下取り行為とは|産業廃棄物処理業の許可が不要とされるための4つの条件

「下取り」行為とは
「下取り」とは、新しい商品を販売する際に、同種の製品で使用済みのものを無償で引き取る行為をいいます。
例えば、ガソリンスタンドでタイヤ交換をする際に、新品のタイヤを販売し、それまで使用していた古いタイヤを無償で引き取るような行為が「下取り」に該当します。
下取り行為に廃棄物処理業の許可は必要か
このような下取り行為をおこなう場合、下取りをおこなう処理業者(先ほどの例では、ガソリンスタンド)は一般廃棄物や産業廃棄物の処理業許可が必要とされるのでしょうか。
タイヤ交換の例では、古いタイヤを排出したのはガソリンスタンドではなく、ガソリンスタンドでタイヤ交換をした利用者側(お客様側)です。
そのため、それまで古いタイヤを使用していた企業または一般の方が排出事業であり、それぞれ産業廃棄物または一般廃棄物になるとも考えられます。
となると、ガソリンスタンドが廃タイヤを下取りし処理をするためには、一般廃棄物または産業廃棄物の処分業の許可が必要になるように思われます。

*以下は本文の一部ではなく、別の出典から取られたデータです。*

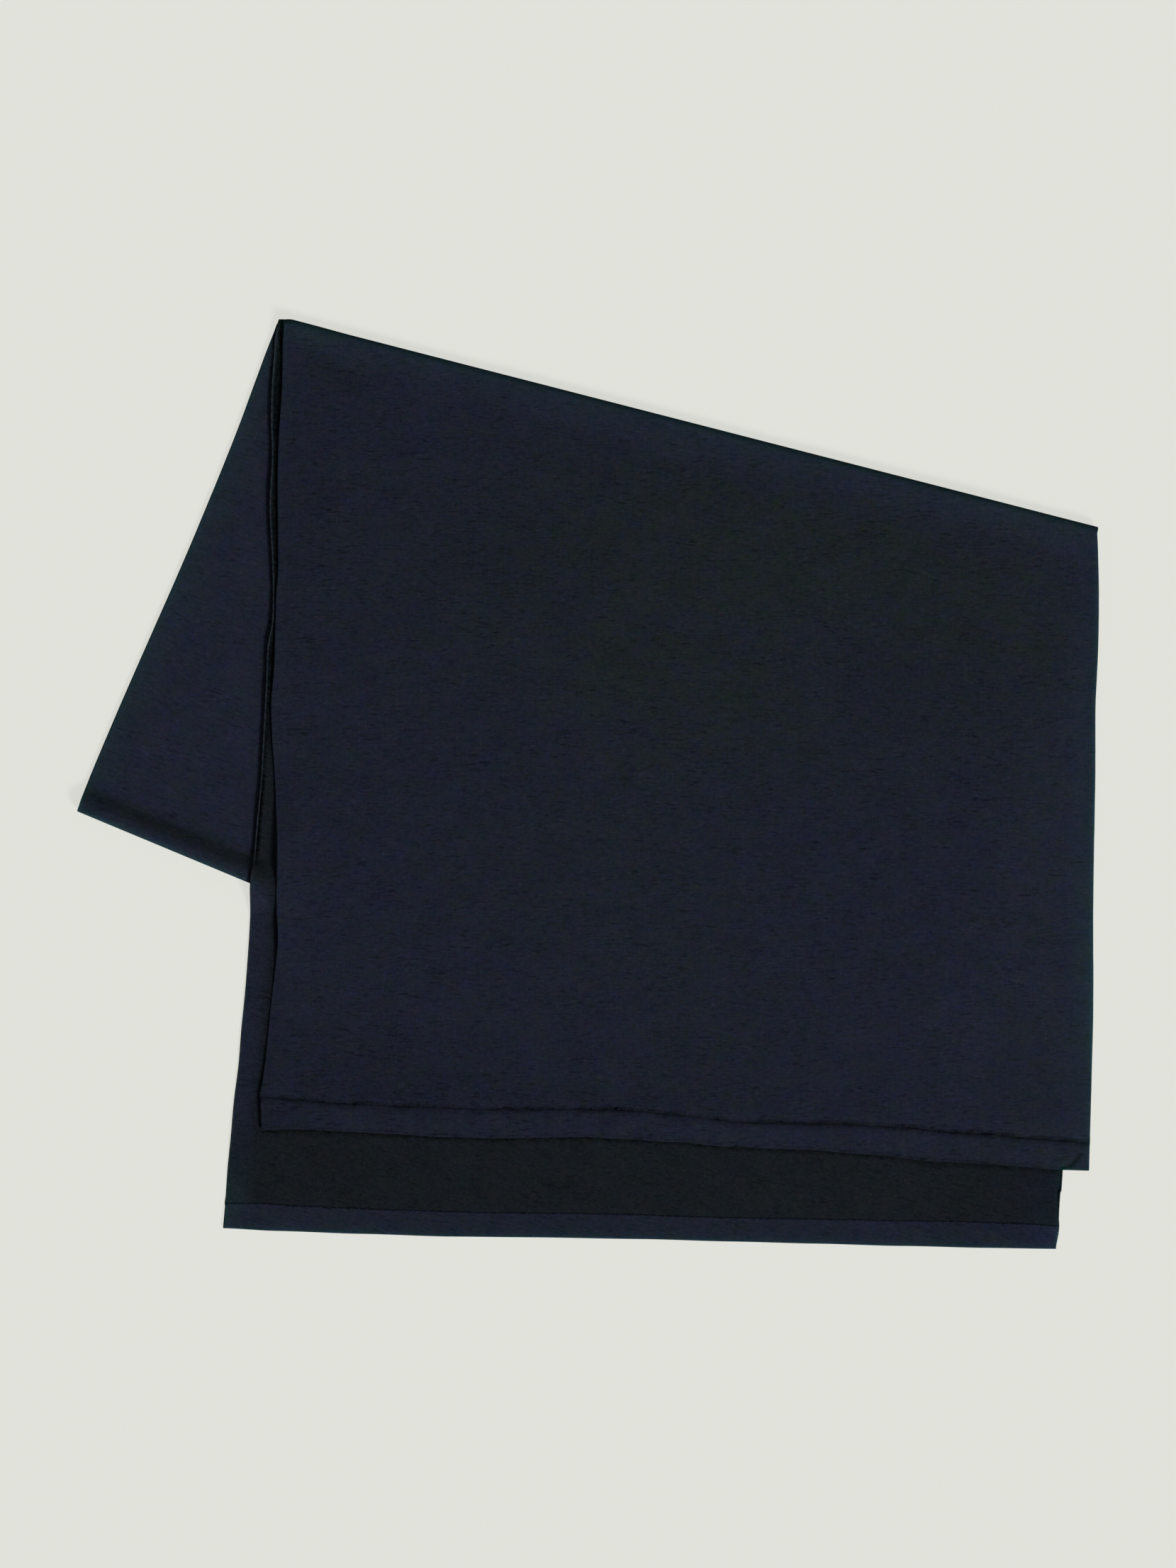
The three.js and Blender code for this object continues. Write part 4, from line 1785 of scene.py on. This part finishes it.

産業廃棄物に該当すれば、お客様はガソリンスタンドと処理委託契約を締結したり、マニフェストを交付しなければならなくなります。
下取り行為に該当するための4つの条件
しかし、実際には、お客様は単にタイヤの交換をおこなうだけであり、廃タイヤについてはガソリンスタンドが排出事業者として適正な処理をおこなうことが一般的です。
環境省も通知において、新しい商品を販売する際に、同種の製品で使用済みのものを無償で引き取る「下取り」行為について、次の4つの条件をすべて満たす場合には、その製品を収集運搬する行為について産業廃棄物収集運搬業の許可は不要になるとしています。
- 新しい商品を販売する際に引き取ること(時期)
- 引き取る製品は、販売する製品と同種の製品で使用済みであること(製品)
- 商慣習としておこなわれていること(行為)
- 引取は無償でおこなわれること(対価)
おこなわれた下取り行為が上記の4つの条件にすべて該当すれば、引き取った不用品の運搬や処理について処理業の許可は例外的に不要となります。
4つの条件の1つにでも該当しない場合には、例外的に許可が不要とされる下取り行為とは認められないので、下取りをおこなう事業者(ガソリンスタンド)は廃棄物の収集運搬などについて処理業の許可が必要となります。
下取り後の製品が廃棄物となった場合には、下取りをおこなった事業者(ガソリンスタンド)が排出事業者として適正に処理をおこなう必要があります。
下取りされた製品をさらに別の事業者(例えば廃タイヤ回収業者)に下取りをすることは、たとえ4つの条件をみたしていても認められません。
廃棄物の処理委託として、別の事業者は処理業の許可が必要となります。